This is The Night of Tishah B’av… the 9th day of Av, a day of mourning, as Jews all over the world remember the Destruction of the Temple in Jerusalem, first in 586 BCE at the hands of the Babylonians, and then the Romans, in 70 CE. Services are characterized by sitting on the floor in the dark, a 24-hour fast, and wearing canvas or rubber shoes instead of leather – kind of like a mini-shiva. In addition, the Scroll of Eichah (Lamentations) is intoned, with its mournful timbre reflecting the poetry of bereavement.

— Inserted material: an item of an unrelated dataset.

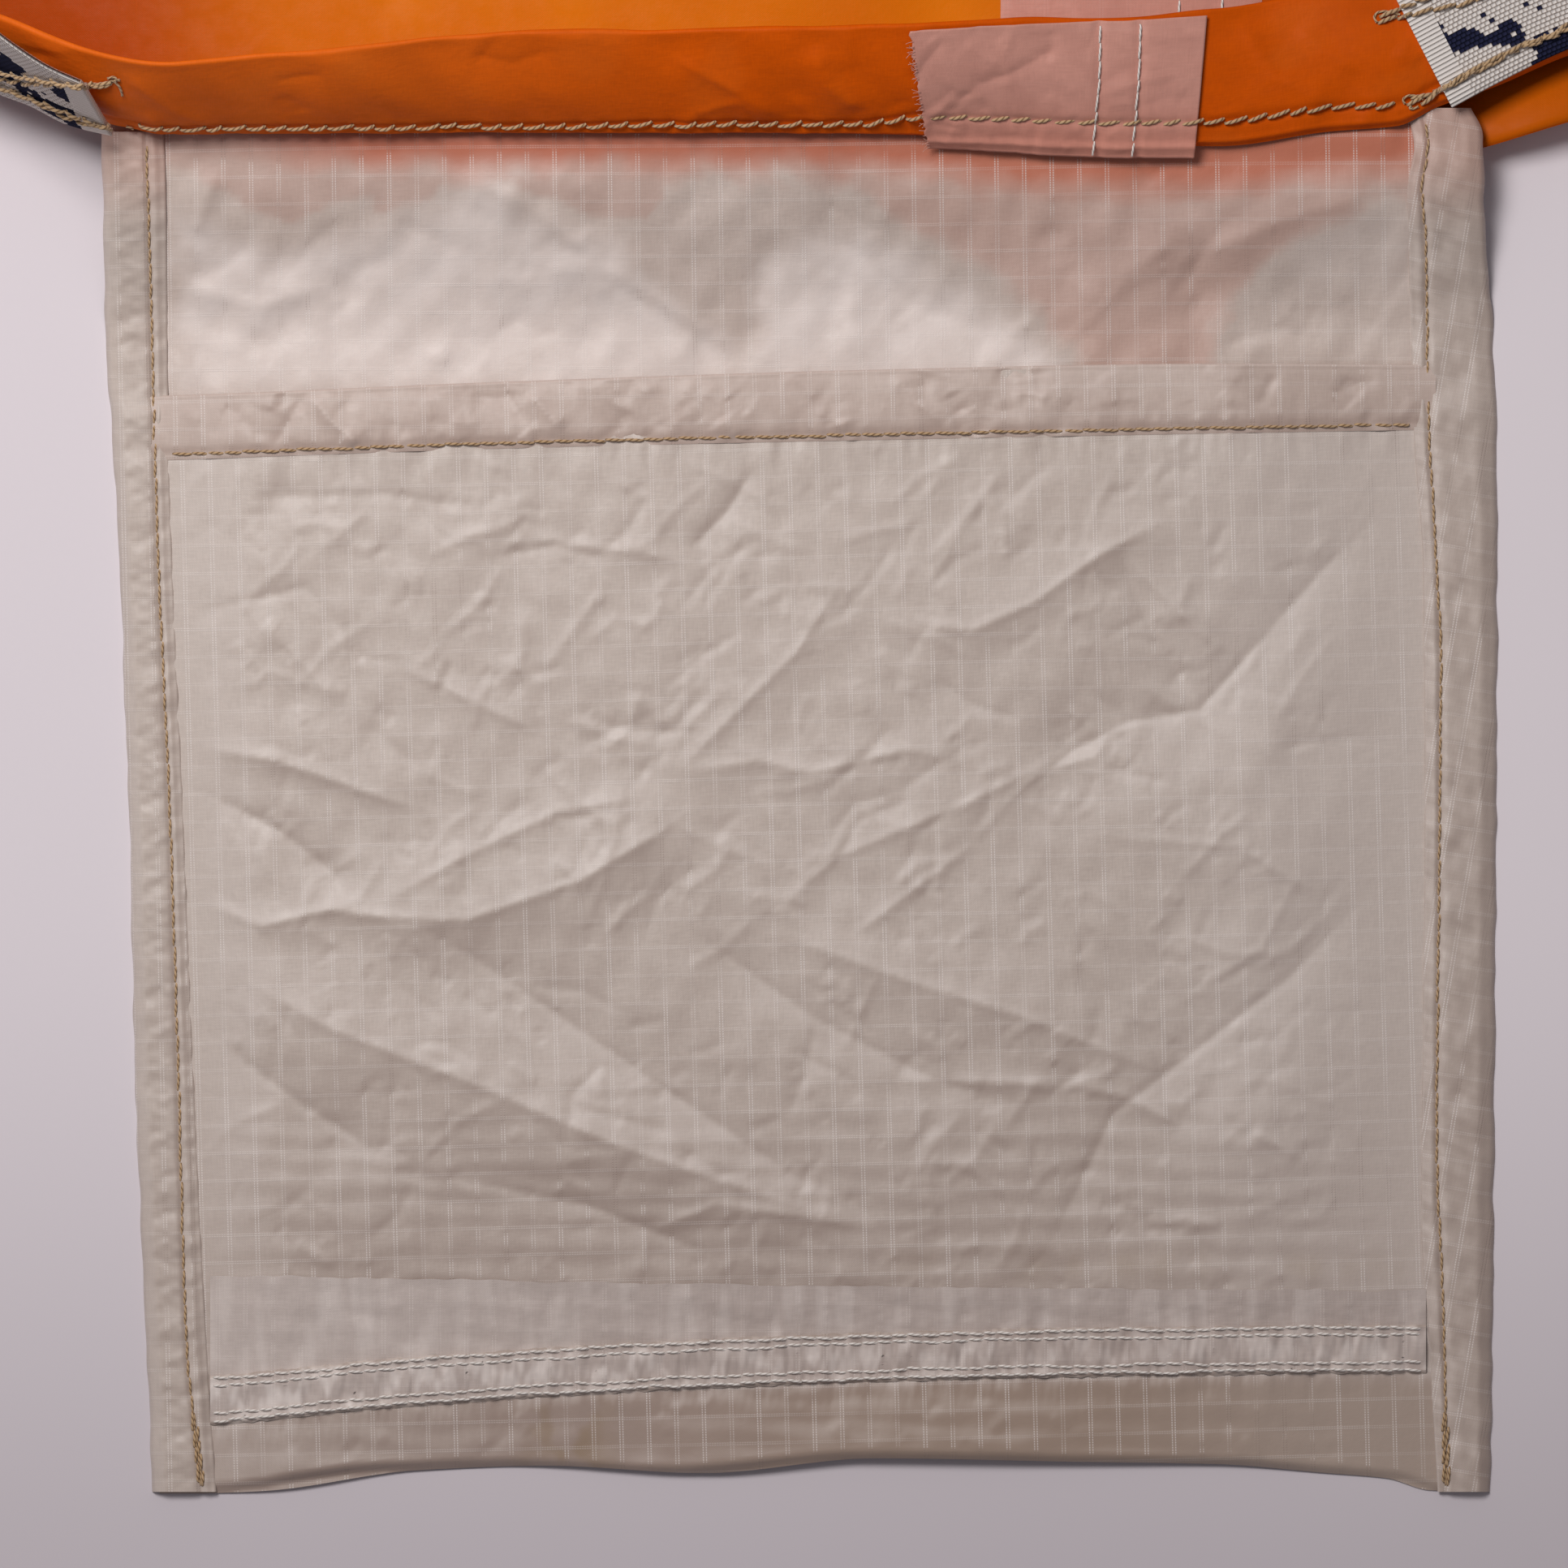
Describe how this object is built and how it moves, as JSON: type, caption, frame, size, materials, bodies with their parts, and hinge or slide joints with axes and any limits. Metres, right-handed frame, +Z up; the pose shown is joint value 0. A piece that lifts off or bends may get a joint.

The Stones of Destruction … This year, instead of going to synagogue on this night, Steve and I did something different, that one can only do here in Jerusalem. We spent the evening at Robinson’s Arch – the archaeological site of the remains of the Temple. There we gazed upon the huge stones, strewn about just as they have been, since they toppled to the ground some 2,000 years ago. This is what is left of the magnificent structure that once stood towering above Jerusalem, now reduced to a pile of rubble. From there we walked a bit further uphill to the main Kotel area – the Western Wall – a section of the retaining wall that surrounded the Temple Mount. It is perhaps the most iconic symbol of our deep roots as Jews in the Land of Israel. The plaza was filled with people tonight, as was the entire city, as Jews devoted this night to memory and prayer.

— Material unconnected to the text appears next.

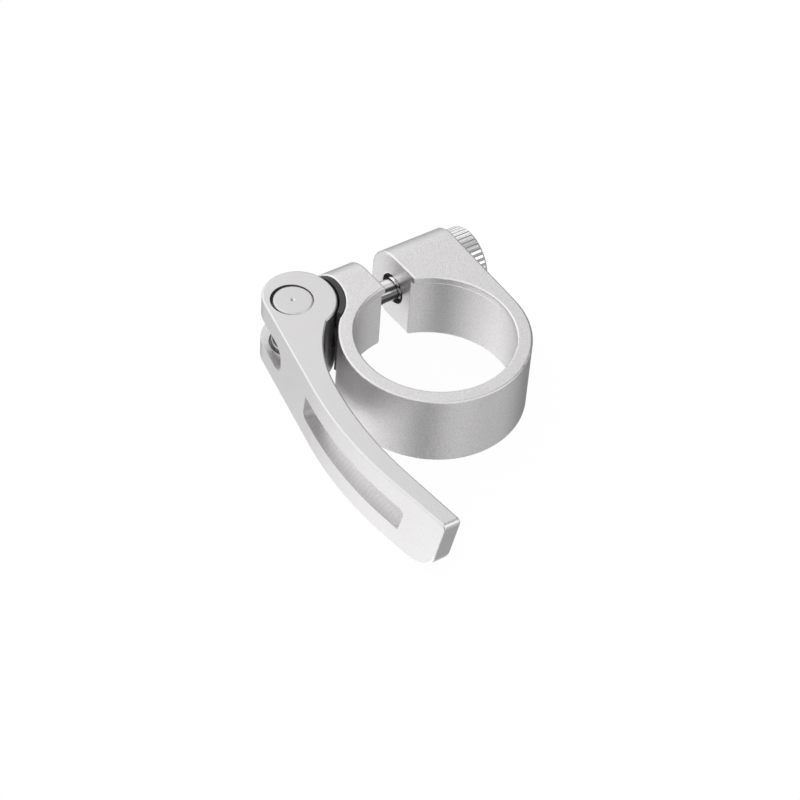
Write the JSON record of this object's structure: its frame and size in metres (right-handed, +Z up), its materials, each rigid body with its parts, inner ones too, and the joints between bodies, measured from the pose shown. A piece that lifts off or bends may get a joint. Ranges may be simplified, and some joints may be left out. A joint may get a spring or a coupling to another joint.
{
  "type": "quick-release seatpost clamp",
  "caption": "Split aluminium collar that squeezes a bicycle seat tube round its seatpost, closed by a cam lever on a cross bolt with a knurled adjusting nut.",
  "frame": {"origin": "centre of the seat tube bore, at half the collar's height, on the level of the bolt", "axes": "+Z up the seat tube, towards the lip; +X along the bolt, towards the adjusting nut; +Y from the bore towards the ends of the ears; the closed lever points along -Y"},
  "size_m": [0.0503, 0.0686, 0.0152],
  "materials": {
    "collar_metal": "bead-blasted and clear anodised, satin silver",
    "lever_metal": "bead-blasted and clear anodised, satin silver",
    "pin_metal": "turned and clear anodised, satin silver",
    "nut_metal": "turned and knurled, bright silver",
    "bolt_steel": "bright rolled steel",
    "washer_plastic": "black moulded plastic"
  },
  "bodies": {
    "collar": {"collar": "collar_metal", "cam_washer": "washer_plastic"},
    "nut": {"adjusting_nut": "nut_metal"},
    "bolt": {"clamp_bolt": "bolt_steel", "pivot_pin": "pin_metal"},
    "lever": {"lever": "lever_metal"}
  },
  "joints": [
    {"name": "bolt_travel", "type": "slide", "parent": "collar", "child": "bolt", "axis": [1, 0, 0], "range_m": [-0.004, 0]},
    {"name": "nut_turn", "type": "hinge", "parent": "collar", "child": "nut", "pos_m": [0.0179, 0.0206, 0], "axis": [1, 0, 0], "range_deg": [0, 1800]},
    {"name": "lever_hinge", "type": "hinge", "parent": "bolt", "child": "lever", "pos_m": [-0.01805, 0.0206, 0], "axis": [0, 0, -1], "range_deg": [0, 165]}
  ],
  "couplings": [
    {"joint": "nut_turn", "follows": "bolt_travel", "rad_per_m": -7854}
  ]
}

As New Yorkers, unfortunately we can relate all too well to a place of destruction such as this. The devastation at Ground Zero is seared into our memories forever. We remember the The Twin Towers, once rising above all New York, gleaming in the sunlight. And we watched them as they fell to rubble and ash over over a huge area of Lower Manhattan. Every year on 9/11, solemn memorials are held all over the country; the most significant in New York, at Ground Zero.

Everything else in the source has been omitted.